* [The task] Go through the listing and copy every line word for word.
########
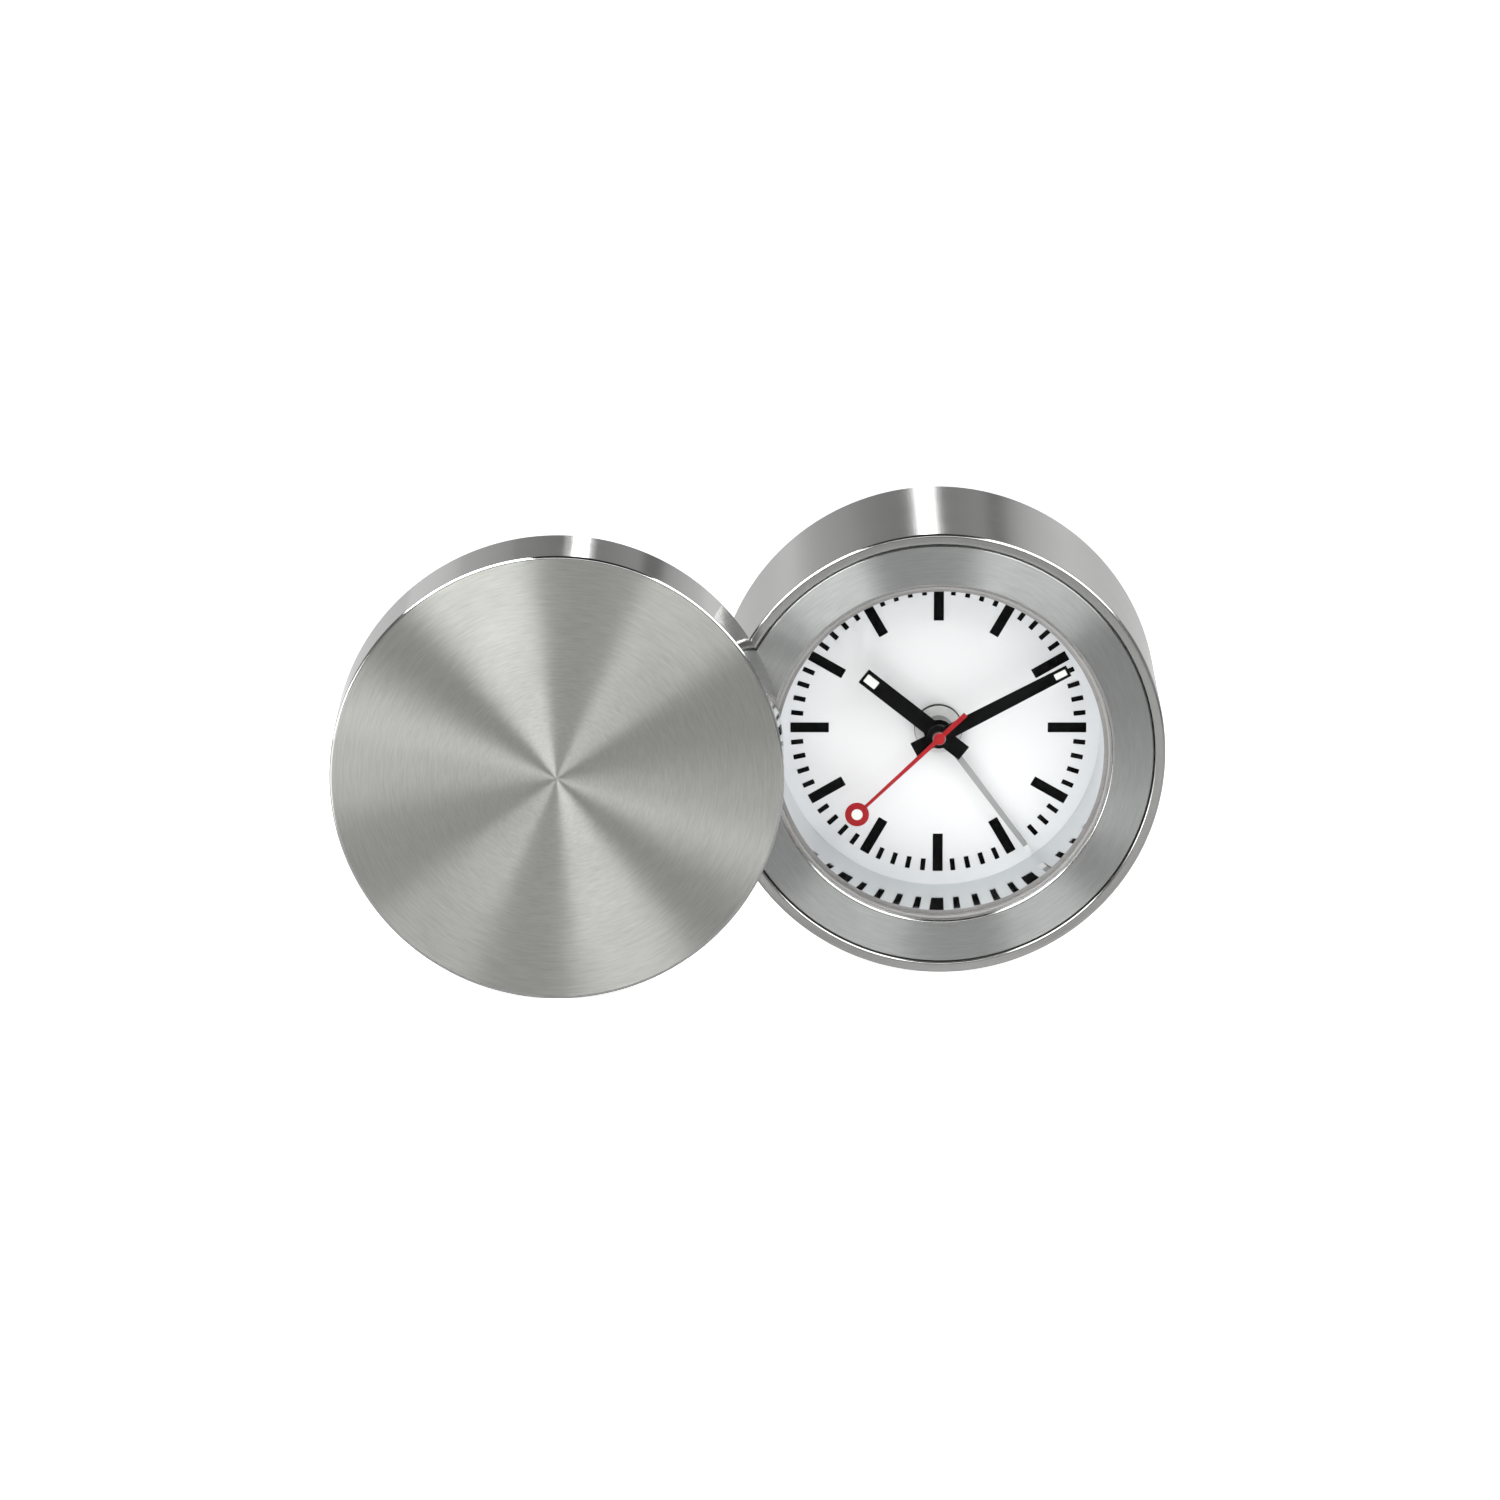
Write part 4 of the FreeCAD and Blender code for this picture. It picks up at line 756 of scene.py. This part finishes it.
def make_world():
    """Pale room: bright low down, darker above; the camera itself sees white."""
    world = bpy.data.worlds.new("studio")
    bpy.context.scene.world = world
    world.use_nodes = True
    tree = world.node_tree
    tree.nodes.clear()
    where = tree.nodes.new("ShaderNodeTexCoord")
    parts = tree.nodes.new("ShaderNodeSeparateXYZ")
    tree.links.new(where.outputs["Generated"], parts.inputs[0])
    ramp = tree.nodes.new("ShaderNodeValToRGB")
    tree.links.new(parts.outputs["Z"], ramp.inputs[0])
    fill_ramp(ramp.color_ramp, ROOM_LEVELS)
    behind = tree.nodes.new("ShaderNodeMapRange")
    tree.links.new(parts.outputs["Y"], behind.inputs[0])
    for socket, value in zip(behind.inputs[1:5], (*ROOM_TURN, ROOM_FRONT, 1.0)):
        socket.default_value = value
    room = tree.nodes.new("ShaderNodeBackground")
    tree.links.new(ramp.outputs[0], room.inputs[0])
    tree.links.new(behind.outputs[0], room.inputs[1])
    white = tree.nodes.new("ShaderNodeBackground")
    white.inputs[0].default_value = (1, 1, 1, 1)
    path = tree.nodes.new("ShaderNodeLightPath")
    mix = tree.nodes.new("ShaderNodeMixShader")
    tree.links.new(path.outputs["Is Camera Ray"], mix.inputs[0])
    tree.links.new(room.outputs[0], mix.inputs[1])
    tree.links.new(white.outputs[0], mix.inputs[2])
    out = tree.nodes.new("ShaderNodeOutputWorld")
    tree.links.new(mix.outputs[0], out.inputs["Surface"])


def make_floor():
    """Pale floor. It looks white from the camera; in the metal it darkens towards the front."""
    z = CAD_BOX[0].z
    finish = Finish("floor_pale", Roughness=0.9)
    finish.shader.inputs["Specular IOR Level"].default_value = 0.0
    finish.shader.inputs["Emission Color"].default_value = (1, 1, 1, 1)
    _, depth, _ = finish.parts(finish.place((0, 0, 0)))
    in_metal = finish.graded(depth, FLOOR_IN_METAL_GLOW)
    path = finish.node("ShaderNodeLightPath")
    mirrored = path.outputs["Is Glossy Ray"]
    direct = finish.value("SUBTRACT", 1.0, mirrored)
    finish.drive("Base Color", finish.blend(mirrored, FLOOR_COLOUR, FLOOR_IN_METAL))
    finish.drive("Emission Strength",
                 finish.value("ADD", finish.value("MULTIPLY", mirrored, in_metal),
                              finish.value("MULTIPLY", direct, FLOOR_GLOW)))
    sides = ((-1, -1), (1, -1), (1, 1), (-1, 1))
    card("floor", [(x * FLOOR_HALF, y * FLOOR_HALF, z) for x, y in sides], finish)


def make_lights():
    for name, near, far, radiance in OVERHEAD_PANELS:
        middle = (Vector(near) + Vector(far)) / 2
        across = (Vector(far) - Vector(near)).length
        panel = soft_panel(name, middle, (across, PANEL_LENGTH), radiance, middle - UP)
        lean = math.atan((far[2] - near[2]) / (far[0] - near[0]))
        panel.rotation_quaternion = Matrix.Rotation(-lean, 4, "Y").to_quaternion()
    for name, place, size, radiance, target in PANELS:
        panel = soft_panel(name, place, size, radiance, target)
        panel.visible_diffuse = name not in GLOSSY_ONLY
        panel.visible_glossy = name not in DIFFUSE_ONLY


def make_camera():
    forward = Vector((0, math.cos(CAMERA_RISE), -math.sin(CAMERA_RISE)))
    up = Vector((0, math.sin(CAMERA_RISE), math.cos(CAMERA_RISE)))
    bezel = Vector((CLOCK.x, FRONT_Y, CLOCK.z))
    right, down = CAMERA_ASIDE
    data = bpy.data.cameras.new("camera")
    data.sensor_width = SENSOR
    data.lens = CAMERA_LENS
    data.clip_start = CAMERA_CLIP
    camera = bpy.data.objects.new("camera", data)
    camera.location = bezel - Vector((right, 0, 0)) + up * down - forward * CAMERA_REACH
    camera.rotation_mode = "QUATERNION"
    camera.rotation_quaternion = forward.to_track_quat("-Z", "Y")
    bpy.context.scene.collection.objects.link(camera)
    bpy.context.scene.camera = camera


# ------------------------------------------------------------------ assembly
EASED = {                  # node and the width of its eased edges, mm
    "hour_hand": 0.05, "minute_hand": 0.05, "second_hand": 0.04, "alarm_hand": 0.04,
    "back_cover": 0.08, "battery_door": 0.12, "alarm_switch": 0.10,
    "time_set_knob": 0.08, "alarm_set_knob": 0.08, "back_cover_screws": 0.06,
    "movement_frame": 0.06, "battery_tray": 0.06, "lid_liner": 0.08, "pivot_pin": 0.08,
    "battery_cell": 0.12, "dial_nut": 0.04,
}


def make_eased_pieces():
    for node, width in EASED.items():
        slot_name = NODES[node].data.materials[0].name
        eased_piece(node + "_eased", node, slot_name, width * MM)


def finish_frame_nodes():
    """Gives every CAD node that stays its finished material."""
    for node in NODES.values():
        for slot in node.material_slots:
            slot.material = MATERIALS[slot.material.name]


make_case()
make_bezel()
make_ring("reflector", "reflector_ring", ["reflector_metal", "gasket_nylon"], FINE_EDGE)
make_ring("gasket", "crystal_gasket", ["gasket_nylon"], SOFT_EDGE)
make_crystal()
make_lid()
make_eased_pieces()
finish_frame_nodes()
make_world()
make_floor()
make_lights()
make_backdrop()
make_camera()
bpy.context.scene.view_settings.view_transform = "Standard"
########
* [Solution for this task]
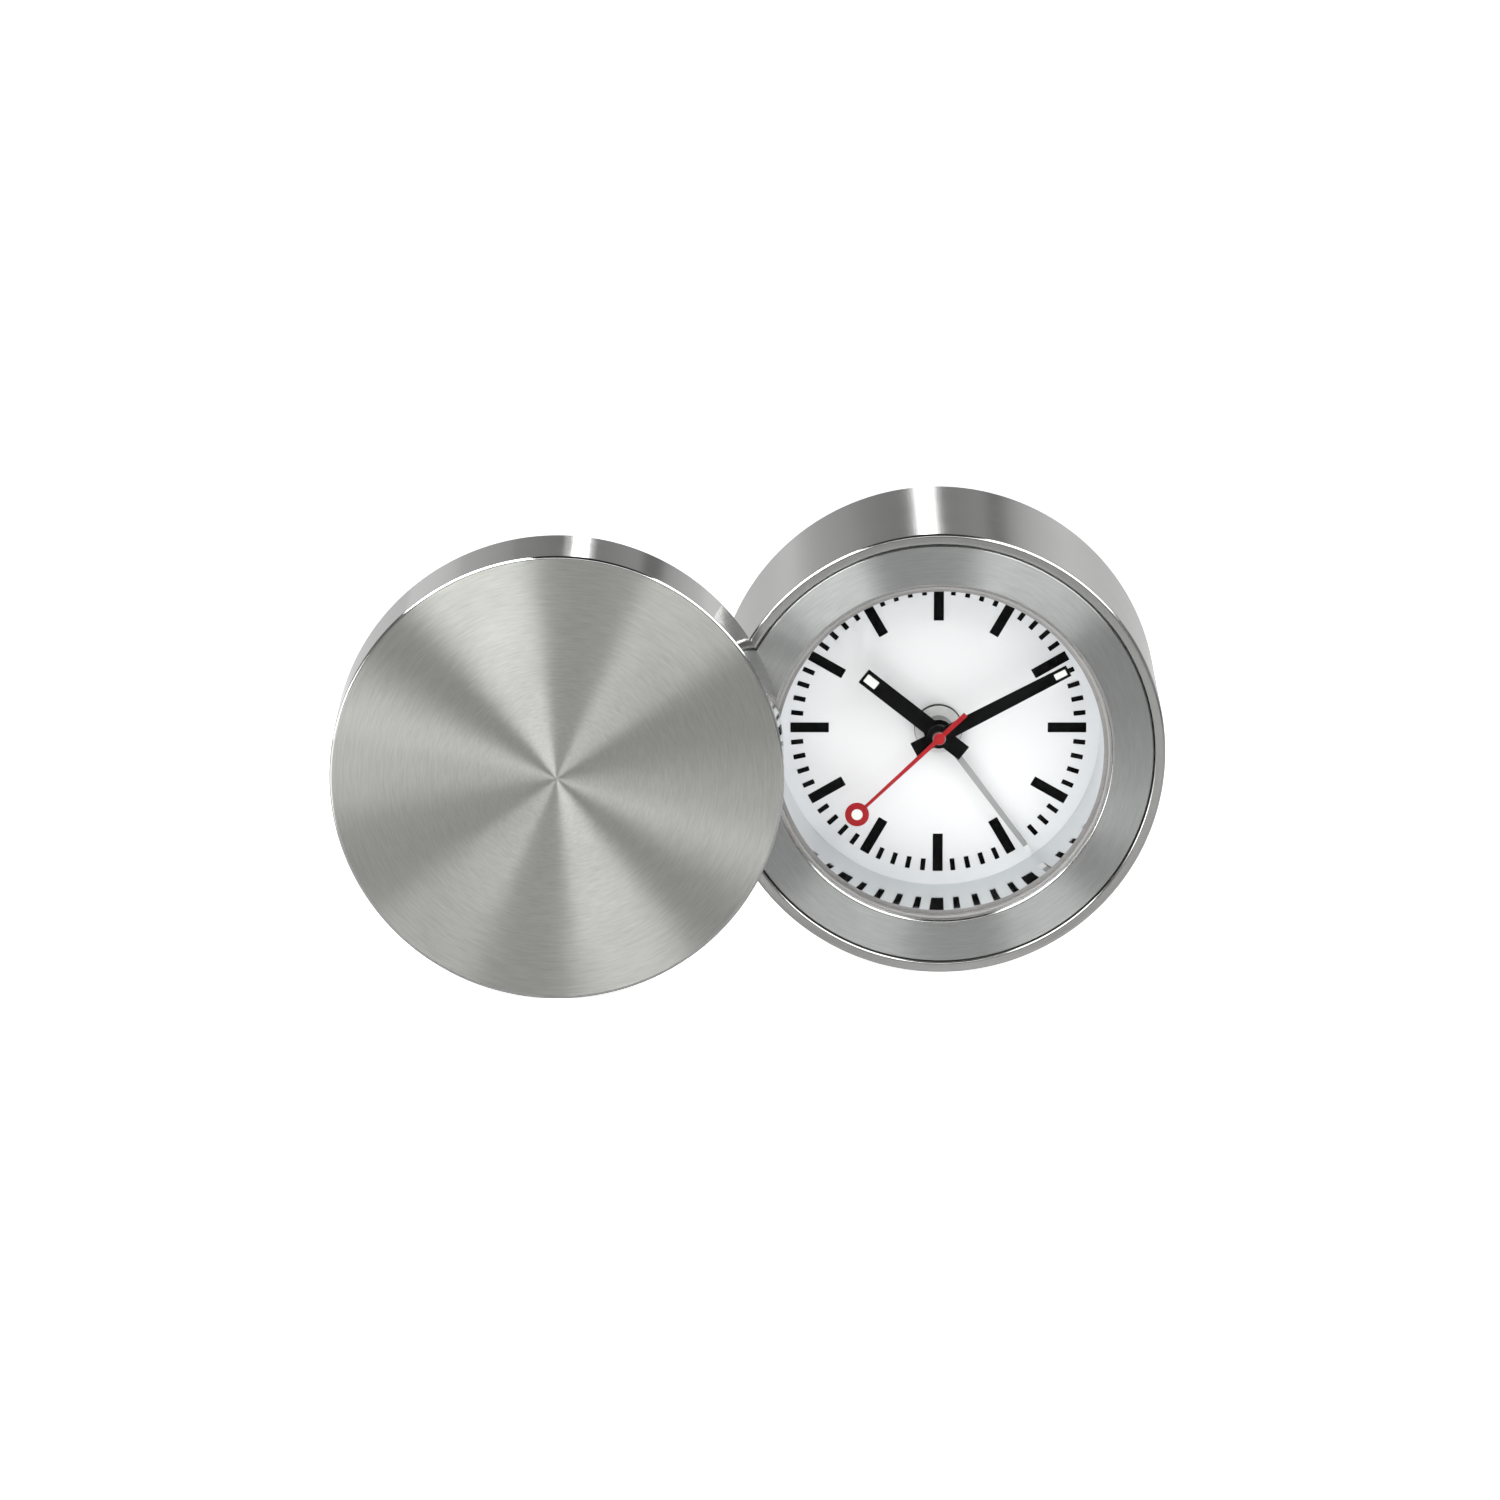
Write part 4 of the FreeCAD and Blender code for this picture. It picks up at line 756 of scene.py. This part finishes it.
def make_world():
    """Pale room: bright low down, darker above; the camera itself sees white."""
    world = bpy.data.worlds.new("studio")
    bpy.context.scene.world = world
    world.use_nodes = True
    tree = world.node_tree
    tree.nodes.clear()
    where = tree.nodes.new("ShaderNodeTexCoord")
    parts = tree.nodes.new("ShaderNodeSeparateXYZ")
    tree.links.new(where.outputs["Generated"], parts.inputs[0])
    ramp = tree.nodes.new("ShaderNodeValToRGB")
    tree.links.new(parts.outputs["Z"], ramp.inputs[0])
    fill_ramp(ramp.color_ramp, ROOM_LEVELS)
    behind = tree.nodes.new("ShaderNodeMapRange")
    tree.links.new(parts.outputs["Y"], behind.inputs[0])
    for socket, value in zip(behind.inputs[1:5], (*ROOM_TURN, ROOM_FRONT, 1.0)):
        socket.default_value = value
    room = tree.nodes.new("ShaderNodeBackground")
    tree.links.new(ramp.outputs[0], room.inputs[0])
    tree.links.new(behind.outputs[0], room.inputs[1])
    white = tree.nodes.new("ShaderNodeBackground")
    white.inputs[0].default_value = (1, 1, 1, 1)
    path = tree.nodes.new("ShaderNodeLightPath")
    mix = tree.nodes.new("ShaderNodeMixShader")
    tree.links.new(path.outputs["Is Camera Ray"], mix.inputs[0])
    tree.links.new(room.outputs[0], mix.inputs[1])
    tree.links.new(white.outputs[0], mix.inputs[2])
    out = tree.nodes.new("ShaderNodeOutputWorld")
    tree.links.new(mix.outputs[0], out.inputs["Surface"])


def make_floor():
    """Pale floor. It looks white from the camera; in the metal it darkens towards the front."""
    z = CAD_BOX[0].z
    finish = Finish("floor_pale", Roughness=0.9)
    finish.shader.inputs["Specular IOR Level"].default_value = 0.0
    finish.shader.inputs["Emission Color"].default_value = (1, 1, 1, 1)
    _, depth, _ = finish.parts(finish.place((0, 0, 0)))
    in_metal = finish.graded(depth, FLOOR_IN_METAL_GLOW)
    path = finish.node("ShaderNodeLightPath")
    mirrored = path.outputs["Is Glossy Ray"]
    direct = finish.value("SUBTRACT", 1.0, mirrored)
    finish.drive("Base Color", finish.blend(mirrored, FLOOR_COLOUR, FLOOR_IN_METAL))
    finish.drive("Emission Strength",
                 finish.value("ADD", finish.value("MULTIPLY", mirrored, in_metal),
                              finish.value("MULTIPLY", direct, FLOOR_GLOW)))
    sides = ((-1, -1), (1, -1), (1, 1), (-1, 1))
    card("floor", [(x * FLOOR_HALF, y * FLOOR_HALF, z) for x, y in sides], finish)


def make_lights():
    for name, near, far, radiance in OVERHEAD_PANELS:
        middle = (Vector(near) + Vector(far)) / 2
        across = (Vector(far) - Vector(near)).length
        panel = soft_panel(name, middle, (across, PANEL_LENGTH), radiance, middle - UP)
        lean = math.atan((far[2] - near[2]) / (far[0] - near[0]))
        panel.rotation_quaternion = Matrix.Rotation(-lean, 4, "Y").to_quaternion()
    for name, place, size, radiance, target in PANELS:
        panel = soft_panel(name, place, size, radiance, target)
        panel.visible_diffuse = name not in GLOSSY_ONLY
        panel.visible_glossy = name not in DIFFUSE_ONLY


def make_camera():
    forward = Vector((0, math.cos(CAMERA_RISE), -math.sin(CAMERA_RISE)))
    up = Vector((0, math.sin(CAMERA_RISE), math.cos(CAMERA_RISE)))
    bezel = Vector((CLOCK.x, FRONT_Y, CLOCK.z))
    right, down = CAMERA_ASIDE
    data = bpy.data.cameras.new("camera")
    data.sensor_width = SENSOR
    data.lens = CAMERA_LENS
    data.clip_start = CAMERA_CLIP
    camera = bpy.data.objects.new("camera", data)
    camera.location = bezel - Vector((right, 0, 0)) + up * down - forward * CAMERA_REACH
    camera.rotation_mode = "QUATERNION"
    camera.rotation_quaternion = forward.to_track_quat("-Z", "Y")
    bpy.context.scene.collection.objects.link(camera)
    bpy.context.scene.camera = camera


# ------------------------------------------------------------------ assembly
EASED = {                  # node and the width of its eased edges, mm
    "hour_hand": 0.05, "minute_hand": 0.05, "second_hand": 0.04, "alarm_hand": 0.04,
    "back_cover": 0.08, "battery_door": 0.12, "alarm_switch": 0.10,
    "time_set_knob": 0.08, "alarm_set_knob": 0.08, "back_cover_screws": 0.06,
    "movement_frame": 0.06, "battery_tray": 0.06, "lid_liner": 0.08, "pivot_pin": 0.08,
    "battery_cell": 0.12, "dial_nut": 0.04,
}


def make_eased_pieces():
    for node, width in EASED.items():
        slot_name = NODES[node].data.materials[0].name
        eased_piece(node + "_eased", node, slot_name, width * MM)


def finish_frame_nodes():
    """Gives every CAD node that stays its finished material."""
    for node in NODES.values():
        for slot in node.material_slots:
            slot.material = MATERIALS[slot.material.name]


make_case()
make_bezel()
make_ring("reflector", "reflector_ring", ["reflector_metal", "gasket_nylon"], FINE_EDGE)
make_ring("gasket", "crystal_gasket", ["gasket_nylon"], SOFT_EDGE)
make_crystal()
make_lid()
make_eased_pieces()
finish_frame_nodes()
make_world()
make_floor()
make_lights()
make_backdrop()
make_camera()
bpy.context.scene.view_settings.view_transform = "Standard"